Records from a data source >>
#####

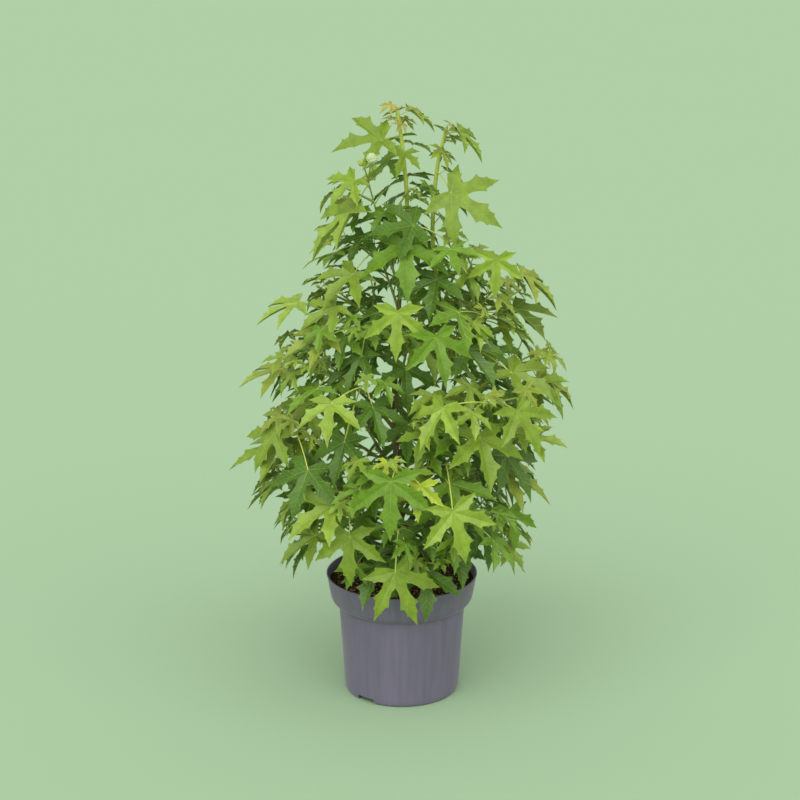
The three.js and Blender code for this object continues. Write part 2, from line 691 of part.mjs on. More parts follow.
// Whether a solid keeps its distance from every placed one, apart from those of one name.
function isClear(manifold, except) {
  const box = manifold.boundingBox();
  const near = ({ box: other }) => [0, 1, 2].every((k) => box.min[k] - 1 < other.max[k] && other.min[k] - 1 < box.max[k]);
  return placed.every((other) => other.name === except || !near(other) || other.manifold.minGap(manifold, 1) > CLEAR - 0.05);
}

addNode("pot", makePot(), "pot");
addNode("soil", makeSoil(), "soil");

STEMS.trunk.cutter = stemSolid(STEMS.trunk, CLEAR);
STEMS.second_stem.cutter = stemSolid(STEMS.second_stem, CLEAR);
for (const [name, stem] of Object.entries(STEMS)) {
  let wood = stemSolid(stem, 0);
  if (stem !== STEMS.trunk) wood = wood.subtract(STEMS.trunk.cutter);
  addNode(name, wood, "bark");
  place(name, wood);
}

const branches = planBranches();
for (const { name, line, wood } of branches.filter((branch) => branch.wood)) {
  const radiusAt = (t) => mix(BOUGH.foot, BOUGH.tip, t / wood);
  const whole = limb(line, 0, wood, BOUGH.steps, radiusAt, BOUGH.sides);
  const bough = largest(whole.subtract(STEMS.trunk.cutter).subtract(STEMS.second_stem.cutter));
  addNode(`bough_${name}`, bough, "bark");
  place(`bough_${name}`, bough);
}

const masses = [...branches.map(planMass), planTopShoot("trunk", 1), planTopShoot("second_stem", 2)];
for (const { curve, woodEnd, foot } of Object.values(STEMS))
  limbWays.push(wayOf(curve, 0, atHeight(curve, woodEnd), WOOD_WAYS, foot));
for (const mass of masses) {
  const { line, from } = mass.twigs[0];
  limbWays.push(wayOf(line, mass.branch.line ? 0 : from, 1, BOUGH.ways, BOUGH.foot, mass));
}
for (const mass of masses) {
  mass.node = `leaves_${mass.name}`;
  mass.parts = [];
  const main = mass.twigs[0];
  const whole = twigSolid(main);
  const wood = mass.branch.wood === 0 ? largest(whole.subtract(mass.branch.stem.cutter)) : whole;
  if (!isClear(wood, mass.node)) throw new Error(`${mass.node} touches another limb`);
  place(mass.node, wood);
  mass.parts.push(wood);
}
for (const mass of masses)
  mass.twigs = mass.twigs.filter((twig, i) => {
    if (i === 0) return true;
    const way = wayOf(twig.line, 0, 1, TWIG.ways, TWIG.foot, mass);
    const free = ({ mass: other, ways, radius }) => other === mass || gapOf(ways, way.ways) > radius + TWIG.room;
    if (!limbWays.every(free)) return false;
    limbWays.push(way);
    const wood = twigSolid(twig);
    if (!isClear(wood, mass.node)) throw new Error(`${mass.node}: a twig touches another node`);
    place(mass.node, wood);
    mass.parts.push(wood);
    return true;
  });

function grow(leaf) {
  grown.push(leaf);
  const made = leafSolid(leaf);
  if (isClear(made, leaf.mass.node)) leaf.mass.parts.push(made);
  place(leaf.mass.node, made);
}

const twigs = masses.flatMap((mass) => mass.twigs.map((twig) => ({ ...twig, mass })));
for (const [name, numbers] of Object.entries(SHOWN)) {
  const leafWays = SHOWN_NUDGES.flatMap((nudge) => planShown(numbers, nudge, twigs));
  const leaf = leafWays.find(fits);
  if (leaf) grow(leaf);
  else throw new Error(`${name} finds no room`);
}

for (const mass of masses)
  for (const leafWays of mass.twigs.flatMap((twig) => twig.leaves)) {
    const leaf = leafWays.map((way) => ({ ...way, mass })).find((way) => isWithin(way) && fits(way));
    if (leaf) grow(leaf);
  }
for (const mass of masses) {
  const joined = wasm.Manifold.union(mass.parts).asOriginal().simplify(EVENED);
  addNode(mass.node, joined, "leaf");
}
console.log(`${grown.length} leaves, ${group.children.length} nodes`);

export default group;
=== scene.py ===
# %% [markdown]
# # A young sweetgum in a nursery pot
# The plant is built from the ground up: the pot first, then the soil, the woody stems and boughs,
# the green twigs, and last the leaves. Each step says what the real thing is, how it could be made,
# and why this way was chosen. The packed solids say where everything stands, in metres, with the
# origin in the middle of the pot's underside, +Z up and the front towards -Y.

# %% Load the packed model
import math

import bpy
import numpy as np
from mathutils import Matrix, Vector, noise


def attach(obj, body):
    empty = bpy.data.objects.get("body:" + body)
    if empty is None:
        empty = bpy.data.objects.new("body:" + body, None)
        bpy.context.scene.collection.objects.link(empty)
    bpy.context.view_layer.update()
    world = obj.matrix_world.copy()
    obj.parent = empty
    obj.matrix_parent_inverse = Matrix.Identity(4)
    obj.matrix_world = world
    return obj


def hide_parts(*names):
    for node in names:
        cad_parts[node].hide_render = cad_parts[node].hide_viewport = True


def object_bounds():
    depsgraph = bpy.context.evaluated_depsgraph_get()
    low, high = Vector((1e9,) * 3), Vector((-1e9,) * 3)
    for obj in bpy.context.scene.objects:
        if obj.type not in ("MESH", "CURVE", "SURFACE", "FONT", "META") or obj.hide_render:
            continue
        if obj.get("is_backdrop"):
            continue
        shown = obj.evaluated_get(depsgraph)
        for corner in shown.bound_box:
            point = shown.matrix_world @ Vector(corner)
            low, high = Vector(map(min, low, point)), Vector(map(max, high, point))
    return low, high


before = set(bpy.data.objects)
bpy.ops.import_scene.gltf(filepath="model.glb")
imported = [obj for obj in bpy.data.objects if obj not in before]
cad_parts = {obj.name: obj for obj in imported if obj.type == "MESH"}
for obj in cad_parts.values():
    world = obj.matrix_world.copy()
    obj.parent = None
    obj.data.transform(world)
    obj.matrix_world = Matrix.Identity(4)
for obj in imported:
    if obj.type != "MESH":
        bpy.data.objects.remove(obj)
CAD_BOX = [list(map(float, corner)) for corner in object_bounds()]
NODES = sorted(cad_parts)
MASS_NODES = [name for name in NODES if name.startswith("leaves_")]
BOUGH_NODES = [name for name in NODES if name.startswith("bough_")]
print(len(NODES), "nodes,", len(BOUGH_NODES), "boughs,", len(MASS_NODES), "masses of leaves")
print("box", [[round(v, 3) for v in corner] for corner in CAD_BOX])

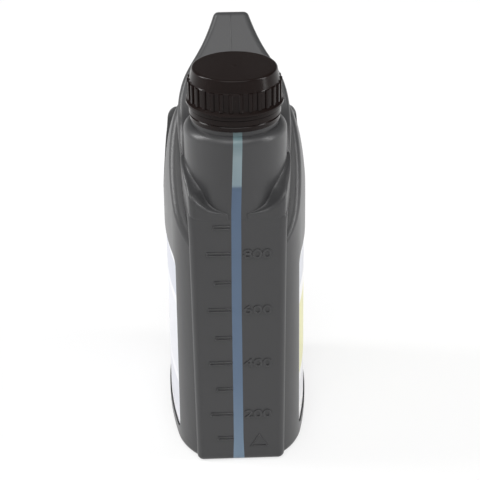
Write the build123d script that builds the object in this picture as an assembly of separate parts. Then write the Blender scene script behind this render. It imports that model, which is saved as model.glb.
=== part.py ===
from build123d import *
import math
import os

# Driving dimensions in millimetres and degrees.
# The bottle stands on z = 0. Its pouring side faces -Y and its handle side +Y.

# Whole body
body_depth = 108.0
body_half_width = 37.6
body_draw_in = 1.4
side_bow_radius = 220.0
wall = 1.2
front_y = -body_depth / 2
rear_y = body_depth / 2
body_top_half_width = body_half_width - body_draw_in

# Front panel with its rounded corners, and the curves of the plan outline
panel_half_width = 22.8
panel_foot_half_width = 22.1
panel_corner_radius = 4.0
flank_overlap = 1.3
flank_depth = 21.0
flank_side_y = front_y + flank_depth
widest_y = 15.0
rear_corner_depth = 18.0
rear_side_y = rear_y - rear_corner_depth

# Foot
foot_radius = 3.2
foot_ring_width = 9.0
foot_rise = 1.5

# Shoulder pads beside the spine: they end on a slope that climbs to the rear
straight_top_z = 128.0
shoulder_run_in = (126.5,)
shoulder_turns = (0, 3, 7, 12, 18, 26, 34, 41, 48, 54, 60, 65, 70, 74, 78)
pad_top_z = 177.0
pad_top_half_width = 25.0
pad_slope_start_depth = 9.0
pad_slope_start_y = front_y + pad_slope_start_depth
pad_slope_start_z = 131.0
pad_slope_angle = 43.5
pad_edge_radius = 4.0
pad_fall_low_z = 141.0
pad_fall_angle = 36.0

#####

Work to be completed >> Exactly the lines from the one holding "const twigs = masses.flatMap((mass)" through the one holding "obj.parent = empty" should be printed, ends included.

Exercise solution >>
const twigs = masses.flatMap((mass) => mass.twigs.map((twig) => ({ ...twig, mass })));
for (const [name, numbers] of Object.entries(SHOWN)) {
  const leafWays = SHOWN_NUDGES.flatMap((nudge) => planShown(numbers, nudge, twigs));
  const leaf = leafWays.find(fits);
  if (leaf) grow(leaf);
  else throw new Error(`${name} finds no room`);
}

for (const mass of masses)
  for (const leafWays of mass.twigs.flatMap((twig) => twig.leaves)) {
    const leaf = leafWays.map((way) => ({ ...way, mass })).find((way) => isWithin(way) && fits(way));
    if (leaf) grow(leaf);
  }
for (const mass of masses) {
  const joined = wasm.Manifold.union(mass.parts).asOriginal().simplify(EVENED);
  addNode(mass.node, joined, "leaf");
}
console.log(`${grown.length} leaves, ${group.children.length} nodes`);

export default group;
=== scene.py ===
# %% [markdown]
# # A young sweetgum in a nursery pot
# The plant is built from the ground up: the pot first, then the soil, the woody stems and boughs,
# the green twigs, and last the leaves. Each step says what the real thing is, how it could be made,
# and why this way was chosen. The packed solids say where everything stands, in metres, with the
# origin in the middle of the pot's underside, +Z up and the front towards -Y.

# %% Load the packed model
import math

import bpy
import numpy as np
from mathutils import Matrix, Vector, noise


def attach(obj, body):
    empty = bpy.data.objects.get("body:" + body)
    if empty is None:
        empty = bpy.data.objects.new("body:" + body, None)
        bpy.context.scene.collection.objects.link(empty)
    bpy.context.view_layer.update()
    world = obj.matrix_world.copy()
    obj.parent = empty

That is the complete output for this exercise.